To draw attention and hopefully benefit from nostalgia, Mitsubishi has decided to use the Eclipse name for their new crossover. The design philosophy is to release a CUV that has more of a sporty nature which lives up to the Eclipse’s sports car heritage. After a few years on the market, let’s take a look to see if this 2020 Mitsubishi Eclipse Cross lives up to the design philosophy of a sporty CUV.
The Eclipse Cross has gone bold in its design to ensure the Eclipse moniker makes a comeback. The front is designed with Mitsubishi’s corporate grill which they refer to as the Dynamic Shield. The central black grill is a shield embraced by the angular chrome highlights. The chrome lines resemble Samurai face paint resulting in a super aggressive front fascia. The silhouette is unique with a high shoulder line and a very short rear fender.
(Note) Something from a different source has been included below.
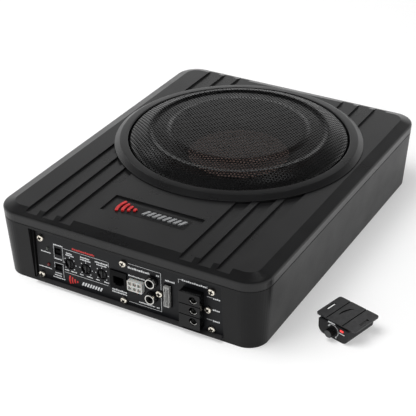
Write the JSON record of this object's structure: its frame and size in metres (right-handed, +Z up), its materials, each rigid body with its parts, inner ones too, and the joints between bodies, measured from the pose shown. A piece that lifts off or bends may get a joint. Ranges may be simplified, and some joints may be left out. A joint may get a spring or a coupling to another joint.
{
  "type": "powered car subwoofer",
  "caption": "Flat under-seat powered subwoofer: moulded case, round steel grille over the driver, control and connection panel at one end, and a small wired level control.",
  "frame": {"origin": "centre of the enclosure's flat underside, on the surface it stands on", "axes": "+Z up, -Y out of the control panel, +X to the right of someone facing the control panel"},
  "size_m": [0.3158, 0.3254, 0.0799],
  "materials": {
    "textured_abs": "fine spark-eroded texture",
    "black_plastic": "satin",
    "black_steel": "powder coated",
    "zinc": "yellow zinc plated",
    "nickel": "nickel plated",
    "silver_plastic": "silver",
    "white_nylon": "moulded",
    "clear_plastic": "clear",
    "green_lens": "unlit lens",
    "red_lens": "lens",
    "board": "solder mask",
    "aluminium": "extruded",
    "plated_steel": "zinc plated",
    "ferrite": "sintered",
    "rubber": "matt",
    "cone_paper": "pressed pulp",
    "cap_plastic": "satin",
    "copper": "enamelled wire",
    "treated_cloth": "woven",
    "foam": "closed cell"
  },
  "bodies": {
    "enclosure": {"lower_tub": "textured_abs", "top_cover": "textured_abs", "cover_gasket": "foam", "case_screw_1": "black_steel", "case_screw_2": "black_steel", "case_screw_3": "black_steel", "case_screw_4": "black_steel", "badge": "silver_plastic", "grille_ring": "textured_abs", "grille": "black_steel", "driver_basket": "black_steel", "surround": "rubber", "spider": "treated_cloth", "top_plate": "plated_steel", "magnet": "ferrite", "back_plate": "plated_steel", "control_panel": "black_steel", "panel_screw_1": "zinc", "panel_screw_2": "zinc", "panel_screw_3": "zinc", "panel_screw_4": "zinc", "panel_screw_5": "zinc", "panel_screw_6": "zinc", "panel_screw_7": "zinc", "panel_screw_8": "zinc", "lowpass_pot": "aluminium", "input_level_pot": "aluminium", "bass_boost_pot": "aluminium", "phase_switch_body": "black_plastic", "level_switch_body": "black_plastic", "power_led": "green_lens", "protect_led": "red_lens", "remote_jack": "black_plastic", "high_level_connector": "white_nylon", "rca_socket_right": "nickel", "rca_socket_left": "nickel", "fuse_holder": "black_plastic", "terminal_block": "black_plastic", "circuit_board": "board", "heat_spreader": "aluminium", "power_transformer": "copper", "filter_capacitor": "black_plastic", "speaker_lead": "rubber"},
    "cone_assembly": {"cone": "cone_paper", "dust_cap": "cap_plastic", "voice_coil": "copper"},
    "lowpass_knob": {"lowpass_knob": "black_plastic"},
    "input_level_knob": {"input_level_knob": "black_plastic"},
    "bass_boost_knob": {"bass_boost_knob": "black_plastic"},
    "phase_switch": {"phase_switch_lever": "black_plastic"},
    "level_switch": {"level_switch_lever": "black_plastic"},
    "fuse": {"fuse": "clear_plastic"},
    "terminal_screw_1": {"terminal_screw_1": "nickel"},
    "terminal_screw_2": {"terminal_screw_2": "nickel"},
    "terminal_screw_3": {"terminal_screw_3": "nickel"},
    "remote_control": {"remote_housing": "black_plastic", "remote_bracket": "black_plastic", "remote_led": "red_lens", "remote_socket": "black_plastic"},
    "remote_knob": {"remote_knob": "black_plastic"}
  },
  "joints": [
    {"name": "cone_travel", "type": "slide", "parent": "enclosure", "child": "cone_assembly", "axis": [0, 0, 1], "range_m": [-0.006, 0.006], "stiffness_N_per_m": 1800, "deforming": ["surround", "spider"]},
    {"name": "lowpass_turn", "type": "hinge", "parent": "enclosure", "child": "lowpass_knob", "pos_m": [-0.0546, -0.153, 0.0255], "axis": [0, -1, 0], "range_deg": [-135, 135]},
    {"name": "input_level_turn", "type": "hinge", "parent": "enclosure", "child": "input_level_knob", "pos_m": [-0.0385, -0.153, 0.0255], "axis": [0, -1, 0], "range_deg": [-135, 135]},
    {"name": "bass_boost_turn", "type": "hinge", "parent": "enclosure", "child": "bass_boost_knob", "pos_m": [-0.0229, -0.153, 0.0255], "axis": [0, -1, 0], "range_deg": [-135, 135]},
    {"name": "phase_switch_slide", "type": "slide", "parent": "enclosure", "child": "phase_switch", "axis": [0, 0, 1], "range_m": [0, 0.0024]},
    {"name": "level_switch_slide", "type": "slide", "parent": "enclosure", "child": "level_switch", "axis": [0, 0, 1], "range_m": [0, 0.0024]},
    {"name": "fuse_pull", "type": "slide", "parent": "enclosure", "child": "fuse", "axis": [0, -1, 0], "range_m": [0, 0.02]},
    {"name": "terminal_screw_1_turn", "type": "hinge", "parent": "enclosure", "child": "terminal_screw_1", "pos_m": [0.0662, -0.155, 0.0137], "axis": [0, -1, 0], "range_deg": [0, 360]},
    {"name": "terminal_screw_2_turn", "type": "hinge", "parent": "enclosure", "child": "terminal_screw_2", "pos_m": [0.0662, -0.155, 0.0237], "axis": [0, -1, 0], "range_deg": [0, 360]},
    {"name": "terminal_screw_3_turn", "type": "hinge", "parent": "enclosure", "child": "terminal_screw_3", "pos_m": [0.0662, -0.155, 0.0337], "axis": [0, -1, 0], "range_deg": [0, 360]},
    {"name": "remote_lift", "type": "slide", "parent": "enclosure", "child": "remote_control", "axis": [0, 0, 1], "range_m": [0, 0.15]},
    {"name": "remote_knob_turn", "type": "hinge", "parent": "remote_control", "child": "remote_knob", "pos_m": [0.16791, -0.0962, 0.0073], "axis": [-0.2622, -0.965, 0], "range_deg": [-150, 150]}
  ]
}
Bold doesn’t necessarily translate to attractive however, and the Eclipse Cross does closely resemble the Pontiac Aztek.
According to Mitsubishi designers, the inspiration for the short and hunched profile comes from a sprinter at the starting line in the ready position. The rear end of the Eclipse Cross makes a statement to by drawing inspiration from the last Eclipse coupe by adding a light bar across the rear windshield. Our Limited Edition tester is equipped with black wheels and mirror caps for a bolder look. The result is a CUV with a unique design that stands out in a highly contested segment.
The interior of the Eclipse Cross is a pleasant surprise with improved material quality compared to past vehicles. Mitsubishi has placed emphasis in providing higher quality and refinement when designing this interior. The efforts can be felting with hard plastic use kept away from key touch points, instead using injection molded materials. The column mounted paddles are usually reserved for supercar applications, however have made their way into the Eclipse Cross. Despite these improvements, the Eclipse Cross still has an interior that is effectively bottom of its segment.
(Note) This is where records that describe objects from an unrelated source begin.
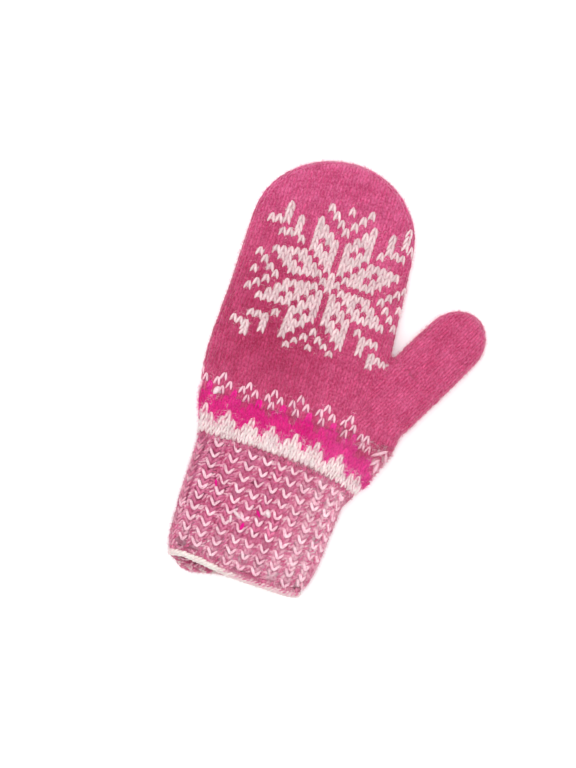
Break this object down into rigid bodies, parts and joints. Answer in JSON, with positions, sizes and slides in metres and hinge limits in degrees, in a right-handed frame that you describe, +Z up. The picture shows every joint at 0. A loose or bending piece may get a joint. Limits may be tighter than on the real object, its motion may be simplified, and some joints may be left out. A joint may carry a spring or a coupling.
{
  "type": "wool mitten",
  "caption": "Knitted wool mitten lying flat, with a ribbed striped cuff, a set-in thumb on a gusset and a knitted star on the back.",
  "frame": {"origin": "the middle of the mitten's box on the surface it lies on", "axes": "+Y from the cuff to the fingertips, +X towards the thumb, +Z up from the palm to the back of the hand"},
  "size_m": [0.162, 0.2686, 0.0178],
  "materials": {
    "pink_wool": "brushed heather wool, matte",
    "hot_pink_wool": "fluffy brushed wool, matte",
    "rib_wool": "pink and cream striped rib, matte",
    "cream_wool": "cream wool, matte"
  },
  "bodies": {
    "root": {"cuff_edge": "cream_wool", "cuff": "rib_wool", "wrist_band": "hot_pink_wool", "hand": "pink_wool", "thumb": "pink_wool"}
  },
  "joints": []
}
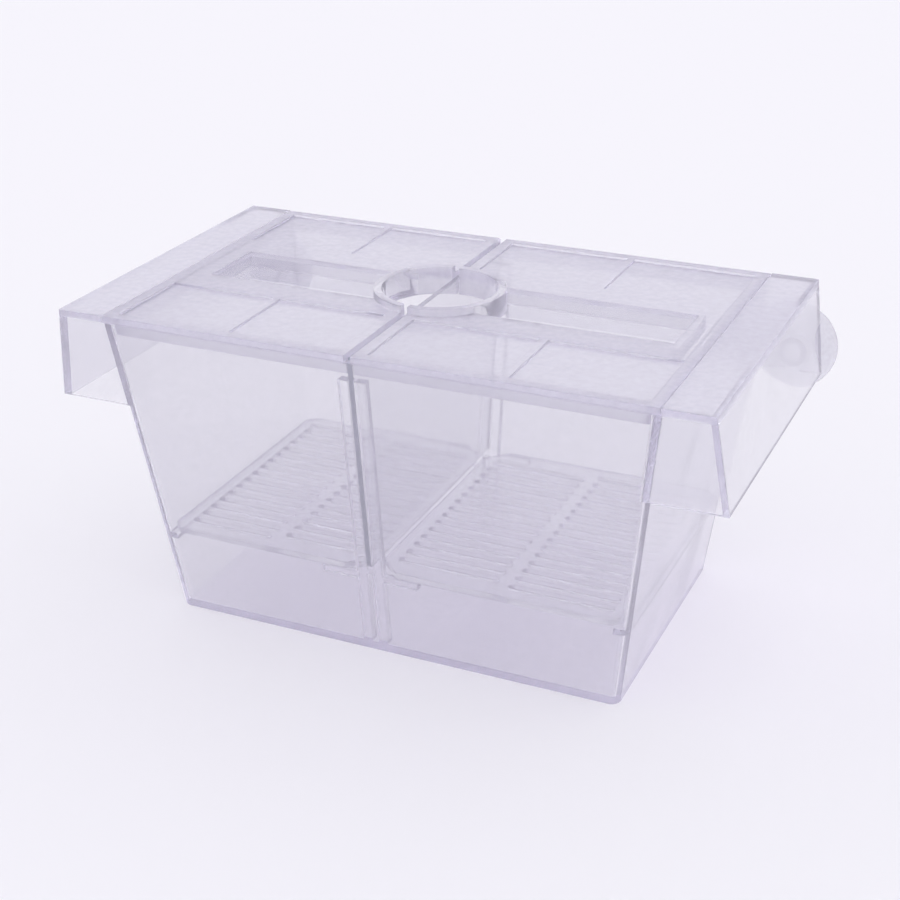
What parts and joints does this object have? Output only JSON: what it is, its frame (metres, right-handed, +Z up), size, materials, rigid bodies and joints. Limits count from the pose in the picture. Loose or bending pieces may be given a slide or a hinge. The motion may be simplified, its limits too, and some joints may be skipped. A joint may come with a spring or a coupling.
{
  "type": "fish breeding box",
  "caption": "Clear floating tank with hanging wings, a lift-out divider, slotted false floors, split lids and suction cups, for keeping fry apart",
  "frame": {"origin": "centre of the tank's flat base, on the surface it stands on", "axes": "+Z up, +X along the length, front faces -Y, suction cups on +Y"},
  "size_m": [0.2054, 0.1157, 0.0987],
  "materials": {
    "clear_polystyrene": "clear moulded, gloss",
    "clear_soft_pvc": "clear, soft gloss"
  },
  "bodies": {
    "tank": {"tank": "clear_polystyrene"},
    "divider": {"divider": "clear_polystyrene"},
    "floor_grid_left": {"floor_grid_left": "clear_polystyrene"},
    "floor_grid_right": {"floor_grid_right": "clear_polystyrene"},
    "lid_left": {"lid_left": "clear_polystyrene"},
    "lid_right": {"lid_right": "clear_polystyrene"},
    "suction_cup_left": {"suction_cup_left": "clear_soft_pvc"},
    "suction_cup_right": {"suction_cup_right": "clear_soft_pvc"}
  },
  "joints": [
    {"name": "lid_left_lift", "type": "slide", "parent": "tank", "child": "lid_left", "axis": [0, 0, 1], "range_m": [0, 0.13]},
    {"name": "lid_right_lift", "type": "slide", "parent": "tank", "child": "lid_right", "axis": [0, 0, 1], "range_m": [0, 0.13]},
    {"name": "divider_lift", "type": "slide", "parent": "tank", "child": "divider", "axis": [0, 0, 1], "range_m": [0, 0.11]},
    {"name": "floor_grid_left_lift", "type": "slide", "parent": "tank", "child": "floor_grid_left", "axis": [0, 0, 1], "range_m": [0, 0.081]},
    {"name": "floor_grid_right_lift", "type": "slide", "parent": "tank", "child": "floor_grid_right", "axis": [0, 0, 1], "range_m": [0, 0.081]},
    {"name": "suction_cup_left_slide", "type": "slide", "parent": "tank", "child": "suction_cup_left", "axis": [0, -0.1204, -0.9927], "range_m": [0, 0.03]},
    {"name": "suction_cup_right_slide", "type": "slide", "parent": "tank", "child": "suction_cup_right", "axis": [0, -0.1204, -0.9927], "range_m": [0, 0.03]}
  ],
  "couplings": [
    {"joint": "floor_grid_left_lift", "follows": "lid_left_lift", "ratio": 0.62},
    {"joint": "floor_grid_right_lift", "follows": "lid_right_lift", "ratio": 0.62}
  ]
}
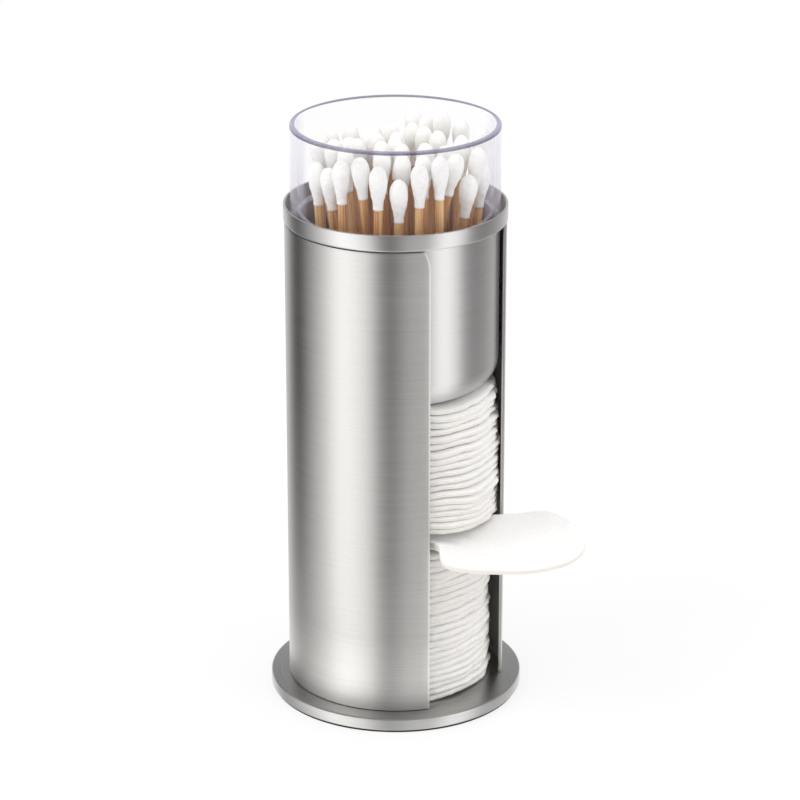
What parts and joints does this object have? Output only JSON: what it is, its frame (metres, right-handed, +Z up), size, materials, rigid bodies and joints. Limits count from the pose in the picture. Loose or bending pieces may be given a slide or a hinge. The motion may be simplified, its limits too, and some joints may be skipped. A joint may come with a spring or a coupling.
{
  "type": "cotton pad holder",
  "caption": "Slotted steel tube on a round foot that dispenses stacked cotton pads, with a lift-out steel cup and clear tumbler of cotton swabs in its top.",
  "frame": {"origin": "centre of the flat underside that the holder stands on, on the axis of its tube", "axes": "+Z up along the tube, slot facing -Y, +X to the right when facing the slot"},
  "size_m": [0.076, 0.1025, 0.1768],
  "materials": {
    "brushed_steel": "stainless steel, brushed round the tube",
    "brushed_steel_cup": "stainless steel, finely brushed round the cup",
    "foam_grip": "black closed-cell foam",
    "clear_plastic": "clear moulded plastic with a faint lavender tint",
    "bamboo": "plain unpainted bamboo",
    "swab_cotton": "wound white cotton",
    "pad_cotton": "pressed white cotton fleece"
  },
  "bodies": {
    "root": {"foot_plate": "brushed_steel", "foot_grip": "foam_grip", "tube": "brushed_steel", "steel_cup": "brushed_steel_cup", "clear_tumbler": "clear_plastic", "swab_sticks": "bamboo", "swab_tips_upper": "swab_cotton", "swab_tips_lower": "swab_cotton", "drawn_pad": "pad_cotton", "cotton_pad_01": "pad_cotton", "cotton_pad_02": "pad_cotton", "cotton_pad_03": "pad_cotton", "cotton_pad_04": "pad_cotton", "cotton_pad_05": "pad_cotton", "cotton_pad_06": "pad_cotton", "cotton_pad_07": "pad_cotton", "cotton_pad_08": "pad_cotton", "cotton_pad_09": "pad_cotton", "cotton_pad_10": "pad_cotton", "cotton_pad_11": "pad_cotton", "cotton_pad_12": "pad_cotton", "cotton_pad_13": "pad_cotton", "cotton_pad_14": "pad_cotton", "cotton_pad_15": "pad_cotton", "cotton_pad_16": "pad_cotton", "cotton_pad_17": "pad_cotton", "cotton_pad_18": "pad_cotton", "cotton_pad_19": "pad_cotton", "cotton_pad_20": "pad_cotton", "cotton_pad_21": "pad_cotton", "cotton_pad_22": "pad_cotton", "cotton_pad_23": "pad_cotton", "cotton_pad_24": "pad_cotton", "cotton_pad_25": "pad_cotton", "cotton_pad_26": "pad_cotton", "cotton_pad_27": "pad_cotton", "cotton_pad_28": "pad_cotton", "cotton_pad_29": "pad_cotton", "cotton_pad_30": "pad_cotton", "cotton_pad_31": "pad_cotton", "cotton_pad_32": "pad_cotton", "cotton_pad_33": "pad_cotton", "cotton_pad_34": "pad_cotton", "cotton_pad_35": "pad_cotton", "cotton_pad_36": "pad_cotton", "cotton_pad_37": "pad_cotton", "cotton_pad_38": "pad_cotton", "cotton_pad_39": "pad_cotton", "cotton_pad_40": "pad_cotton", "cotton_pad_41": "pad_cotton", "cotton_pad_42": "pad_cotton", "cotton_pad_43": "pad_cotton"}
  },
  "joints": []
}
Pseudo carbon fiber trim and brushed aluminum break up the black interior. Key functions are ergonomically arranged for easy access with the exception of the lack of a volume knob. Not only is the knob missing, but the volume adjustment is placed far away from the driver on the right side of the infotainment display. Rear leg room and headroom is excellent as well, fitting adults easily. In a utility vehicle, utility is usually a high priority, but the Eclipse Cross places style over utility. The trunk space is mediocre with a high load floor, and the raked roof line also cuts into usable space.
The Limited Edition does not get all the bells and whistles of the GT trim, making do with cloth seating and manual adjustment. Luckily the infotainment is the same as the top trim with a seven-inch display. Controlling the infotainment can either be done through the touchscreen or a touchpad that feels like an AliExpress version of Lexus’ pad. The display is high definition but the design reminded me of the 1990s, especially the center LCD info display in the gauge cluster. The overall interface is simple but has a learning curve to be efficient. Mitsubishi offers both Android Auto and Apple CarPlay to keep more tech savvy customers happy.
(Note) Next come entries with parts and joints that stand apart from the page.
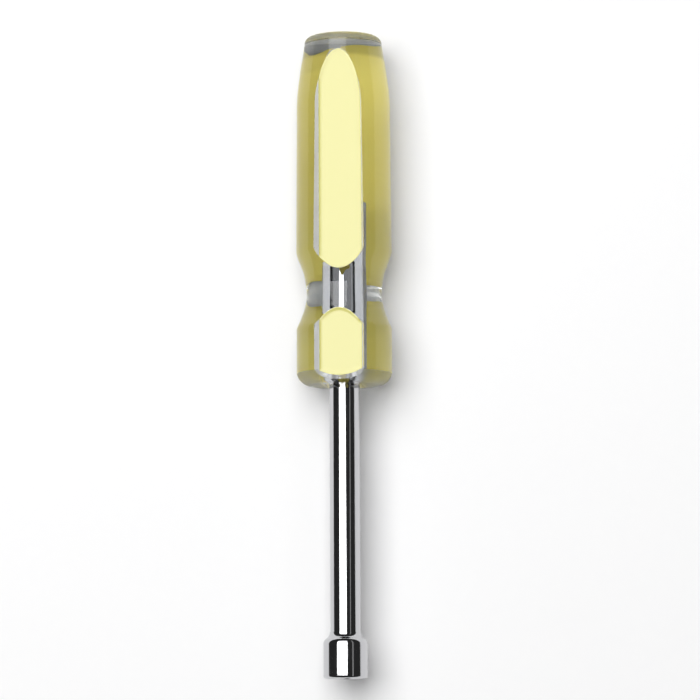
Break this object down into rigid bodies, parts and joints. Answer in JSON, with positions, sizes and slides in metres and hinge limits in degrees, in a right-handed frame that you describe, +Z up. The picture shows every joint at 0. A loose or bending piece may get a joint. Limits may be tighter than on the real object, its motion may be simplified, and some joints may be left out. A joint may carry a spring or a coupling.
{
  "type": "nut driver",
  "caption": "Hollow-shank nut driver with a clear waisted handle, painted flat faces, a chromed tube shank and a hexagonal nut socket.",
  "frame": {"origin": "centre of the box's base: the tool lies on its lower painted face", "axes": "+Y along the tool from the nut socket to the butt of the handle, +Z up out of the upper painted face, +X across"},
  "size_m": [0.0252, 0.1686, 0.0214],
  "materials": {
    "clear_handle": "clear polished acetate",
    "yellow_paint": "glossy pale yellow paint on the plastic",
    "chromed_shank": "polished chrome plate on steel tube",
    "chromed_socket": "polished chrome plate on steel"
  },
  "bodies": {
    "root": {"handle": "clear_handle", "grip_paint_top": "yellow_paint", "grip_paint_under": "yellow_paint", "collar_paint_top": "yellow_paint", "collar_paint_under": "yellow_paint", "shank": "chromed_shank", "socket": "chromed_socket"}
  },
  "joints": []
}
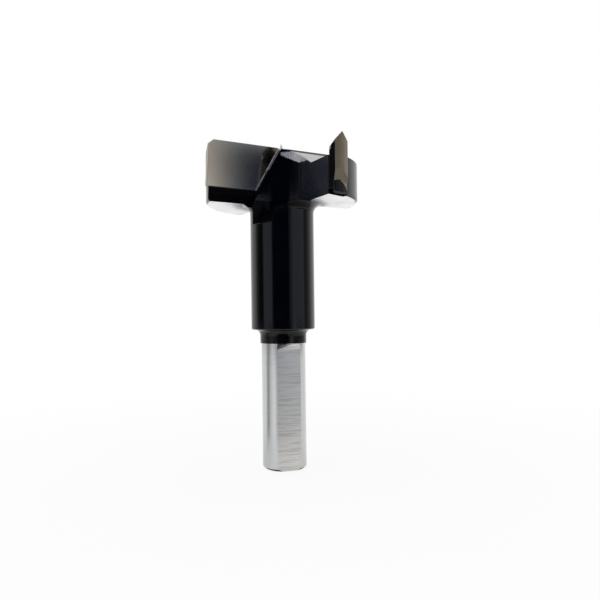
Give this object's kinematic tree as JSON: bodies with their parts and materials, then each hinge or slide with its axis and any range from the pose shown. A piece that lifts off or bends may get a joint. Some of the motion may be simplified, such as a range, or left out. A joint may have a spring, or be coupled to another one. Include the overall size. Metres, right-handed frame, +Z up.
{
  "type": "forstner bit",
  "caption": "Forstner-style hinge-boring bit with a round shank, a black two-lobed head, brazed carbide cutting plates, pointed spurs and a short centre point.",
  "frame": {"origin": "middle of the shank's flat end face, on the tool's axis", "axes": "+Z runs up the tool's axis from the shank's end to the centre point; the cutting edge of main_cutter_a points to azimuth 208 degrees from +X about +Z, and the drive flat faces azimuth -74 degrees"},
  "size_m": [0.0344, 0.027, 0.0738],
  "materials": {
    "black_painted_steel": "gloss black on the head, sleeve and neck; the shank is bare ground steel",
    "ground_carbide": "ground cemented carbide, satin grey-brown"
  },
  "bodies": {
    "root": {"body": "black_painted_steel", "main_cutter_a": "ground_carbide", "main_cutter_b": "ground_carbide", "spur_a": "ground_carbide", "spur_b": "ground_carbide"}
  },
  "joints": []
}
Considering the Cross’ ride height and size, but the car’s name gave us hope Mitsubishi may have given it a more aggressive tuning. The on-center feel is great; however immediately disappears becoming vague with a sensation that the front end lightens up as you approach a bend. It results in a weary driving experience at speed. In the city the light steering is great and suited for quick maneuvers in tight quarters. In daily driving conditions, the Eclipse Cross remains poised and composed.
Powering the 2020 Mitsubishi Eclipse Cross Limited Edition is a 1.5-litre direct-injection turbocharged four-cylinder engine. It produces 152 horsepower at 5,500RPM and 184 lb-ft. torque at 3,500RPM. The powerplant is unfortunately held back by the CVT transmission. The saving grace is the large column mounted paddles for simulated “gears”. In regular driving, the CVT keeps the engine running at the ideal RPM to maximize torque while maintaining good fuel efficiency.
This drivetrain comes together to achieve fuel consumption ratings of 9.6L/100km in the city and 8.9L/100km highway for a combined 9.3L/100km. During our week of mixed driving I was spot on with the advertised rating of 9.3L/100km in combined consumption. It’s pretty decent economy for the segment, and a pleasant touch is that unlike the Outlander V6, the Eclipse Cross does not require premium fuel.
The highlight of the Eclipse Cross’ is the Super All-Wheel-Control system, Mitsu-talk for all-wheel-drive. The system improves straight line stability and cornering balance by controlling the torque split to each wheel. The system integrates Active Stability Control (ASC), Active Yaw Control (AYC) and the ABS system to achieve this. The driver can choose between Auto, Snow and Gravel modes to enhance abilities by changing the performance logic. It’s worth mentioning that despite the name, this system is not related to the one from the famed Lancer Evolution, and is effectively still just a simple slip and grip all-wheel-drive system.
This Limited Edition trim unfortunately does not have all of the safety features available for the Eclipse Cross. It includes blind spot spot warning and rear cross traffic alert. Features like Collision Mitigation, lane departure warning and adaptive cruise control are features only available as a $20,00 option package on the lower trims or standard on the GT trim. It’s worth mentioning that rivals like the Subaru Forester (reviewed here) include this tech across all trims.
The Eclipse Cross starts at a bargain price of $27,798. Our Limited Edition came in at $31,748 with a $450 premium for the Red Diamond paint. The Mitsubishi takes aim at vehicles such as the Hyundai Tucson starting at $26,099. A slightly more expensive mid-trim Tucson is priced at $28,299, but the small premium gives you comfort features such as heated steering wheel, power driver seats and lane departure warning.
The 2020 Mitsubishi Eclipse Cross Limited Edition is a bold statement. The looks are radical and do not blend into the masses, whether you love it or hate it. It has its flaws but also makes up for those flaws by being a unique offering in the market. This will appeal to individuals who value standing out from the crowd. This car fills a gap in the Mitsubishi lineup and may give shoppers another reason to return to the brand.